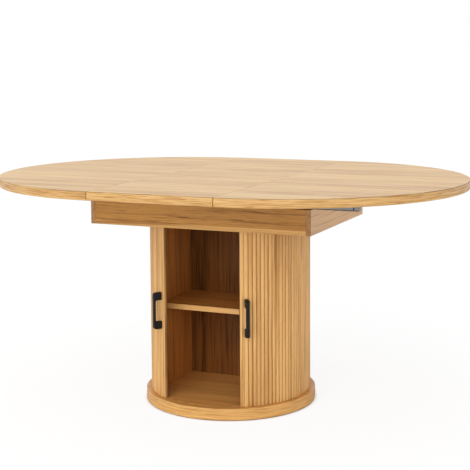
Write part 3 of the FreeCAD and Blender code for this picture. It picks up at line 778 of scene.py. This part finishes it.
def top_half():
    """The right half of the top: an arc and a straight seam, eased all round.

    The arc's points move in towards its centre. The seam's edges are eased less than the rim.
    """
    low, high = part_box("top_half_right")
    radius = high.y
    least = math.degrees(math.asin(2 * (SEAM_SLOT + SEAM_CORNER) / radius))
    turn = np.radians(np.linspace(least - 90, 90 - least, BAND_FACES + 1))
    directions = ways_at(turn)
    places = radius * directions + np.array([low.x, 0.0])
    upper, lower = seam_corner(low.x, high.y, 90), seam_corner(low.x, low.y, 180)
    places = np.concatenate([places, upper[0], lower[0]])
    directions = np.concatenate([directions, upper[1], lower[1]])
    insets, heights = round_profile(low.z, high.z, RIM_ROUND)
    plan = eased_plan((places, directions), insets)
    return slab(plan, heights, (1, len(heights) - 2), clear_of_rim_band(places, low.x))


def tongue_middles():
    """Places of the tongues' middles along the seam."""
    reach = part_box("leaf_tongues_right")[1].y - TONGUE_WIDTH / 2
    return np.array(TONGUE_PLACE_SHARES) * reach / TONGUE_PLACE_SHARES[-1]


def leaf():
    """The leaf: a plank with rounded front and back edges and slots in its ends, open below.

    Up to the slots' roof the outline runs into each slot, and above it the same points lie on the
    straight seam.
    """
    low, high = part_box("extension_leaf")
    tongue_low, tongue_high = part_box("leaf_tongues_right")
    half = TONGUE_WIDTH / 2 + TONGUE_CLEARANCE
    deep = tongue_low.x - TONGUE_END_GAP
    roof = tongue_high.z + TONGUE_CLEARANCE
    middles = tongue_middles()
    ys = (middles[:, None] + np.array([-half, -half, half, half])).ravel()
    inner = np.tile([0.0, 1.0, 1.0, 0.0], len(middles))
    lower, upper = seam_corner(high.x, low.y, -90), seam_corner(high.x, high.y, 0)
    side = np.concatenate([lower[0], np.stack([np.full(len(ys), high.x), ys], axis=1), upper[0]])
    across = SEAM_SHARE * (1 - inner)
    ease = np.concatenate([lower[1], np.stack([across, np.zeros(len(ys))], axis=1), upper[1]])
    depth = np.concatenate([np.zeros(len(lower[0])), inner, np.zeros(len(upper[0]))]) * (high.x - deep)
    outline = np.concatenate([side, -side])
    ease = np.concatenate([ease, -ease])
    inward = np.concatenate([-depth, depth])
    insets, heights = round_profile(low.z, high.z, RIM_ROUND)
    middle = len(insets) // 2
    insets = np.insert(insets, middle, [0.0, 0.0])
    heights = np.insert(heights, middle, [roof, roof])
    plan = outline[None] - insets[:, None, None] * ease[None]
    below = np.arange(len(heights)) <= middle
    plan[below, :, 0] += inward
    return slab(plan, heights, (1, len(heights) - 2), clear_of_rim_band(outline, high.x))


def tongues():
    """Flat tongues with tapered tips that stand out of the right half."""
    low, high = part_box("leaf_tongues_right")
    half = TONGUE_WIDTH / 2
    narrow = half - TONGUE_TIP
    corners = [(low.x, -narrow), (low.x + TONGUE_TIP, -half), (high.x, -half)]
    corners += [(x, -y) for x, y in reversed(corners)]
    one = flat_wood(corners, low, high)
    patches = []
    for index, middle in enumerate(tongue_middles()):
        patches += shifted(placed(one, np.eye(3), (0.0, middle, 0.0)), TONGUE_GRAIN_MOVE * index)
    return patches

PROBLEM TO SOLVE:
From the very first line of the data through the line with "of the tongues'" in it, please reproduce each line exactly and output nothing more.

RESULT OF THIS EXERCISE:
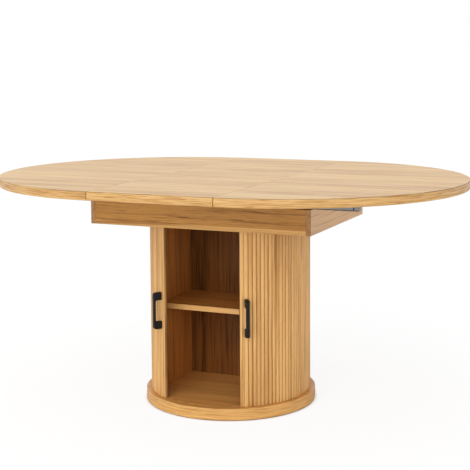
Write part 3 of the FreeCAD and Blender code for this picture. It picks up at line 778 of scene.py. This part finishes it.
def top_half():
    """The right half of the top: an arc and a straight seam, eased all round.

    The arc's points move in towards its centre. The seam's edges are eased less than the rim.
    """
    low, high = part_box("top_half_right")
    radius = high.y
    least = math.degrees(math.asin(2 * (SEAM_SLOT + SEAM_CORNER) / radius))
    turn = np.radians(np.linspace(least - 90, 90 - least, BAND_FACES + 1))
    directions = ways_at(turn)
    places = radius * directions + np.array([low.x, 0.0])
    upper, lower = seam_corner(low.x, high.y, 90), seam_corner(low.x, low.y, 180)
    places = np.concatenate([places, upper[0], lower[0]])
    directions = np.concatenate([directions, upper[1], lower[1]])
    insets, heights = round_profile(low.z, high.z, RIM_ROUND)
    plan = eased_plan((places, directions), insets)
    return slab(plan, heights, (1, len(heights) - 2), clear_of_rim_band(places, low.x))


def tongue_middles():
    """Places of the tongues' middles along the seam."""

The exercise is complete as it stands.